The networking vendor patched roughly two dozen of the vulnerabilities, all of which could potentially be leveraged for distributed denial of service (DDoS) attacks.

That’s part of the reason the Cybersecurity and Infrastructure Security Agency (CISA) posted a notice on these patches with a link to the Juniper site. Only three of the vulnerabilities were rated critical — and there’s no indication that any were exploited in the wild.

Juniper’s recently disclosed list security advisories cover 28 individual CVEs and four advisories that encompass an additional 203 CVEs, explained Tim Silverline, vice president of security at Gluware. Silverline said the average CVSS score of the disclosed vulnerabilities is about 7.0.

Silverline said a large majority of the disclosures are related to DDoS impact vulnerabilities, which means that an adversary could disrupt service by locking up a device or forcing a reboot.

“None of them appear to be remote code execution (RCE) vulnerabilities, which limits the potential impact although some of the vulnerabilities appear to allow arbitrary files to be written to systems which could potentially later be used to coordinate RCE attack by chaining together multiple exploits,” said Silverline.

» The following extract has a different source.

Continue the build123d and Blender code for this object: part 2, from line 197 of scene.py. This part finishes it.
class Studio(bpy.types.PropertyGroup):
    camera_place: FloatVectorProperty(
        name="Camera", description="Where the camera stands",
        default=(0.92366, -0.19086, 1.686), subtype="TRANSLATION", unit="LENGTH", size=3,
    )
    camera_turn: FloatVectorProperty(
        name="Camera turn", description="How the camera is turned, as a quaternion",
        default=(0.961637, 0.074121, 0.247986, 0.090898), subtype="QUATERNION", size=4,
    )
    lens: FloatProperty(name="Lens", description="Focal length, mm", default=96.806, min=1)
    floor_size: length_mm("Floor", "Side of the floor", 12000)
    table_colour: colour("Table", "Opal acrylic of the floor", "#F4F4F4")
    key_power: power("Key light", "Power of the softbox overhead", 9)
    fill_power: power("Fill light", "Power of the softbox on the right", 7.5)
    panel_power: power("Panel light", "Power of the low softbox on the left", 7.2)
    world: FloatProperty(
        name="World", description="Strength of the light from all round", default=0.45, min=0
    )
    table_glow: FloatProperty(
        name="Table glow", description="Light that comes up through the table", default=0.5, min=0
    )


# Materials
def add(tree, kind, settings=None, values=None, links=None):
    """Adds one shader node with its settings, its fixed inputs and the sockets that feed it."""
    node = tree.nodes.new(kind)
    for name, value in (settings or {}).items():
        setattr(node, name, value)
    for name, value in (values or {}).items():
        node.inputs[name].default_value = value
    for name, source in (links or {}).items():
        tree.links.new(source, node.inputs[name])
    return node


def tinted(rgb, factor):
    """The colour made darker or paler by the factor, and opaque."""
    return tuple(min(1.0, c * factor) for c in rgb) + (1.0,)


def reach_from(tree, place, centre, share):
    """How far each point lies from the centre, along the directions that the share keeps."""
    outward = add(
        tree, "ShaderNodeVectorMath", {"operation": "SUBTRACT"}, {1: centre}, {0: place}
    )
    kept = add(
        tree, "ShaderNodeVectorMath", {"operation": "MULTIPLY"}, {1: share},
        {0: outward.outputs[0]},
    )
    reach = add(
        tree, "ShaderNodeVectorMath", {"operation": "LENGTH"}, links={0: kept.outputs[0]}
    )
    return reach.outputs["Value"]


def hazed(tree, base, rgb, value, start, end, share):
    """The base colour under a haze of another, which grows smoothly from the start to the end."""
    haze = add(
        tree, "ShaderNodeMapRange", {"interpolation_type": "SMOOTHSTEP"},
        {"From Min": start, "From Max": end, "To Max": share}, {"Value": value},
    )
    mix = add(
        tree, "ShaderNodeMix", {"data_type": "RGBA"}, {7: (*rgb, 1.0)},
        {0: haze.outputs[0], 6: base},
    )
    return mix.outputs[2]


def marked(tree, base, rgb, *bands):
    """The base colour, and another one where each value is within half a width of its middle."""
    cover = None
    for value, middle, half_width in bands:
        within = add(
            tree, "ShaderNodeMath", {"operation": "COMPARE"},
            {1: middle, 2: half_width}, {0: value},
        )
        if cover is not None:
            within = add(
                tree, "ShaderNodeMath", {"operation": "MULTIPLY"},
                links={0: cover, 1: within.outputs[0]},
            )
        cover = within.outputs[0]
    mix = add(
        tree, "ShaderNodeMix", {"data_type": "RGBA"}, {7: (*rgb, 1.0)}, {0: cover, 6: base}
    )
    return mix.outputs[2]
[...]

Silverline added that as with any vulnerability disclosure, customers should look to upgrade all impacted systems, but in this case concentrate on addressing the three biggest multiple vulnerability disclosures: upgrade Contrail Cloud to release 13.7.0, Junos Space to release 22.3R1, and Contrail Service Orchestration to release 6.3.0 as Silverline said these three moves will mitigate 201 of the disclosed vulnerabilities and all of the ones that allow for arbitrary files to be written.

John Steven, chief technology officer at ThreatModeler, said security pros can expect to see more of this behavior out of vendors, particularly since recent regulatory pressure has built around software bill of materials and third-party risk. Steven said if a solid percentage of their code base is OSS, it’s not surprising that this is where most of the defects will be found — once they overturn those stones.

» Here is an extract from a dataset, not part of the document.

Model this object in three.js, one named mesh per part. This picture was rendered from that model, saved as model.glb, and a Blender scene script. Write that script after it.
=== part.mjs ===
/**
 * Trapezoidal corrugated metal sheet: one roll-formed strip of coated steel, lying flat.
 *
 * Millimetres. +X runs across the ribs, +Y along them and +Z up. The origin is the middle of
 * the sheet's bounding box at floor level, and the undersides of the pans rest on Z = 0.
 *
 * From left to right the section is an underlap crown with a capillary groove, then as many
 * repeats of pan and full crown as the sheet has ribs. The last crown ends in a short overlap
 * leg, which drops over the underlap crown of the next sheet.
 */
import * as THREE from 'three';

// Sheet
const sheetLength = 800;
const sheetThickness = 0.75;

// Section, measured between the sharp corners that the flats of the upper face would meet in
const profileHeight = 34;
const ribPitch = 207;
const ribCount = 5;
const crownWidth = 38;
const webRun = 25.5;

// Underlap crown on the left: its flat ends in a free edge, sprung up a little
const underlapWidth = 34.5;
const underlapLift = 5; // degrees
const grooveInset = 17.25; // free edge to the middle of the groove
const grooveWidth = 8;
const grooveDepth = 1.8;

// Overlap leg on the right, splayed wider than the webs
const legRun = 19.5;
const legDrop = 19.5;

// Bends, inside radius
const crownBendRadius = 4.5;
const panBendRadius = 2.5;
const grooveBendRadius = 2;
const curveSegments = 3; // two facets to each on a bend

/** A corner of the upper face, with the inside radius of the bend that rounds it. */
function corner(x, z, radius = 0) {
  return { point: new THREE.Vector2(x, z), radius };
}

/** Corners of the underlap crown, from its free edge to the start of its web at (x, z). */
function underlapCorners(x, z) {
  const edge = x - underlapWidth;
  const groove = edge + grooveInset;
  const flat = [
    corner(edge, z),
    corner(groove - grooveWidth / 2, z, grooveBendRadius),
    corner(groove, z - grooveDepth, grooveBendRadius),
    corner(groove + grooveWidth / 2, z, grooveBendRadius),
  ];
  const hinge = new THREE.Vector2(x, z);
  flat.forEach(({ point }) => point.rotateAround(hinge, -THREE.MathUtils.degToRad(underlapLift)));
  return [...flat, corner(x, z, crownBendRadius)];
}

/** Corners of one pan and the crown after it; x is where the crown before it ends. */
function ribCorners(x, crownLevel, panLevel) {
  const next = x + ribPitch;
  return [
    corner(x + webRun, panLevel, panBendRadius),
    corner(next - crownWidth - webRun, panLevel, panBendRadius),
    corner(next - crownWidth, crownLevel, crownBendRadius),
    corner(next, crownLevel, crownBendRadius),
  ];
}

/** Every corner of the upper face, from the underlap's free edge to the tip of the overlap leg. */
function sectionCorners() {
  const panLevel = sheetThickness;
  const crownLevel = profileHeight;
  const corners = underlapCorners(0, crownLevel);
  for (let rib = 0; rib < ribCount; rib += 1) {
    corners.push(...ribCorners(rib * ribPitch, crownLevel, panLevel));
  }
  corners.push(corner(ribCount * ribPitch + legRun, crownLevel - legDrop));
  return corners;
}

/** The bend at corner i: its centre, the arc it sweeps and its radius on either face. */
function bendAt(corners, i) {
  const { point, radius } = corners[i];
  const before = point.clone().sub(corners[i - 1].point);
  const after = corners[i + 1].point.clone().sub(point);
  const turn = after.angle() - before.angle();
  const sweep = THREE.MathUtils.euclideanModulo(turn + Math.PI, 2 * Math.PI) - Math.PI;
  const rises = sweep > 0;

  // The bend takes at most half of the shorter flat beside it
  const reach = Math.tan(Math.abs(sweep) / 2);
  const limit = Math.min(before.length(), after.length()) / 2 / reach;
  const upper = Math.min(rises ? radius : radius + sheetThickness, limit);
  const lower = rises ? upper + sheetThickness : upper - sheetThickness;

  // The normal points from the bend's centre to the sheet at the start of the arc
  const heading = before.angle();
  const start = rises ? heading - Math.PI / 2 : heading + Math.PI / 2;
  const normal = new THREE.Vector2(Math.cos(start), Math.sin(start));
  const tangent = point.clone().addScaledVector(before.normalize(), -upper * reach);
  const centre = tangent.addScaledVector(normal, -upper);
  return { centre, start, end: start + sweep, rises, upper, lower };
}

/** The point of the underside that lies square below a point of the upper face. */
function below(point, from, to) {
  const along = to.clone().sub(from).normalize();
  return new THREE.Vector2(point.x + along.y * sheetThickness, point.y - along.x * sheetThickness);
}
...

“What’s interesting here is how regulation may shift the open-source security posture and how it’s achieved,” Steven said. ”Will mature security vendors with solid secure software/product development lifecycles need to play a bigger part in maintaining key OSS frameworks for the sake of their own products’ posture? It’s certainly the case that not all OSS maintainers have the bandwidth nor the expertise to handle the coming stampede of remediation requests. The question is: will help be offered and welcomed?”  

Andrew Barratt, vice president at Coafire, added that while there’s a lot of volume in terms of the number of advisories, it could indicate a really mature process, particularly when considering the depth of third-party components that have been evaluated. 

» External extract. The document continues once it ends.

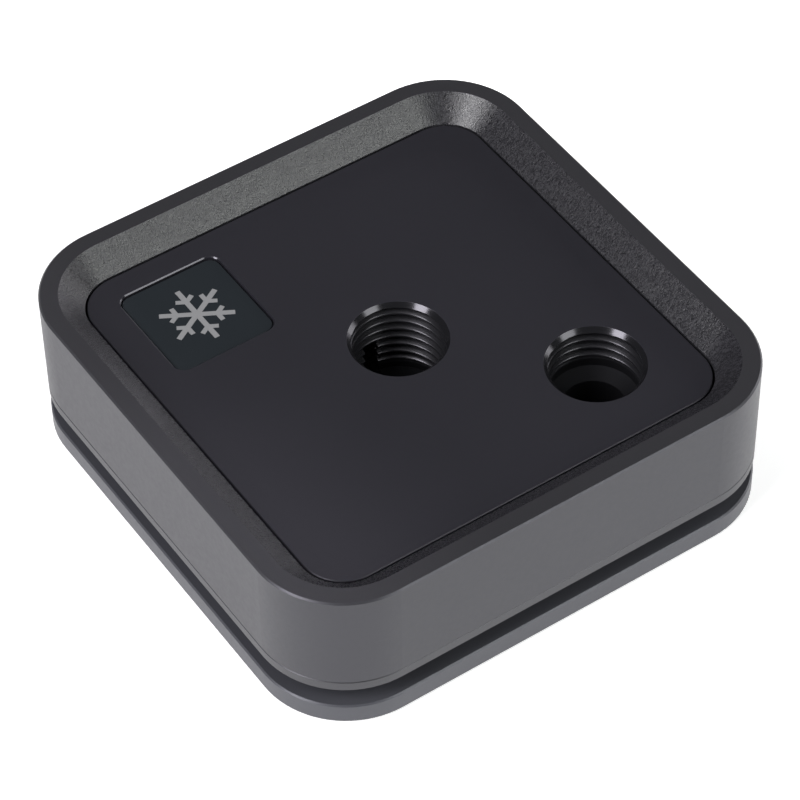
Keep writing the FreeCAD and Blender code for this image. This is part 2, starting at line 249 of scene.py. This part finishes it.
def black_acetal(name):
    """The port block: flat black plastic with a faint cutter sheen, glossier in the threads and chamfers."""
    m = Mat(name)
    x, y, z = m.split(m.pos)
    fine = m.noise(m.pos, 8000.0, 2.0, 0.6)
    mid = m.noise(m.pos, 1500.0, 2.0, 0.5)
    cloud = m.noise(m.pos, 60.0, 2.0, 0.5)
    base = m.mix(cloud, rgb(0.0195, 0.0190, 0.0240), rgb(0.0222, 0.0216, 0.0272))
    # the flange is finished like the cover
    flange = m.remap(z, 7.7 * MM, 7.8 * MM, 1.0, 0.0)
    ds = []
    for key in ("inlet", "outlet"):
        cx, cy = PORTS[key][0]
        ds.append(m.vec("LENGTH", m.vec("MULTIPLY", m.vec("SUBTRACT", m.pos, (cx, cy, 0.0)), (1.0, 1.0, 0.0))))
    near = m.math("MINIMUM", ds[0], ds[1])
    # inside a port: nearer than the mouth's edge, or below the face where the thread is wider
    inside = m.math("MAXIMUM", m.remap(near, MOUTH_R - 0.00003, MOUTH_R, 1.0, 0.0),
                    m.math("MULTIPLY", m.remap(near, 6.70 * MM, 6.72 * MM, 1.0, 0.0),
                           m.remap(z, Z_FACE - 0.0002, Z_FACE - 0.0001, 1.0, 0.0)))
    bore = m.math("MULTIPLY", inside, m.remap(z, 7.9 * MM, 8.0 * MM, 0.0, 1.0))
    # turned surfaces carry fine rings round the bore
    rings = m.noise(m.join(near, z, 0.0), 16000.0, 1.0, 0.5)
    face_rough = m.remap(mid, 0.3, 0.7, 0.40, 0.45)
    # the chamfer is cut last and shines; the thread is duller, and the drilled bottom duller again
    thread = m.remap(z, Z_FACE - 0.95 * MM, Z_FACE - 0.65 * MM, 1.0, 0.0)
    depth = m.lerp(m.math("LESS_THAN", ds[1], ds[0]), PORTS["inlet"][2], PORTS["outlet"][2])
    under = m.math("SUBTRACT", m.math("SUBTRACT", Z_FACE, depth), z)
    drilled = m.remap(under, -0.3 * MM, 0.3 * MM, 0.0, 1.0)
    bore_rough = m.lerp(thread, m.remap(rings, 0.3, 0.7, 0.14, 0.19), m.remap(rings, 0.3, 0.7, 0.25, 0.32))
    bore_rough = m.lerp(drilled, bore_rough, 0.60)
    rough = m.lerp(bore, m.lerp(flange, face_rough, 0.40), bore_rough)
    broken = m.math("MULTIPLY", m.remap(z, Z_FACE - 0.015 * MM, Z_FACE - 0.010 * MM, 1.0, 0.0),
                    m.math("MULTIPLY", m.math("LESS_THAN", x, -9.9 * MM), m.math("GREATER_THAN", y, 9.9 * MM)))
    broken = m.math("MULTIPLY", broken, m.math("MULTIPLY", m.math("GREATER_THAN", x, -25.3 * MM),
                                               m.math("LESS_THAN", y, 26.1 * MM)))
    rough = m.lerp(broken, rough, 0.17)
    height = m.lerp(bore, m.math("ADD", m.math("MULTIPLY", fine, 0.4), m.math("MULTIPLY", mid, 0.6)), rings)
    normal = m.bump(height, 0.0000011)
    # painted shade: the inside of each port, chamfer and thread included, is coloured darker than the face, and the
    # drilled bottom darker again with its reflections tinted down, for the shade deep in the port
    drilled = m.math("MULTIPLY", bore, drilled)
    color = m.mix(bore, m.mix(flange, base, rgb(0.0450, 0.0450, 0.0485)), rgb(0.0105, 0.0105, 0.0120))
    color = m.mix(drilled, color, rgb(0.007, 0.007, 0.008))
    tint = m.mix(drilled, rgb(0.93, 0.905, 1.0), rgb(0.20, 0.20, 0.22))
    return m.done(color, rough, normal, ior=1.52, tint=tint)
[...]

Barratt said the infosec community tends to come down hard when security vendors announce a catalogue of issues, but collectively it needs to start applauding them for taking the process seriously. 

“There are countless instances of vendors having poor responses to security issues,” Barratt said. “Juniper appears to have really put some resources into this process. This is a good example that large enterprises should take forward when they look at their line-of-business application landscape. All the tools they build to create value — probably have large swathes of third-party issues that would be uncovered by a good application security program.”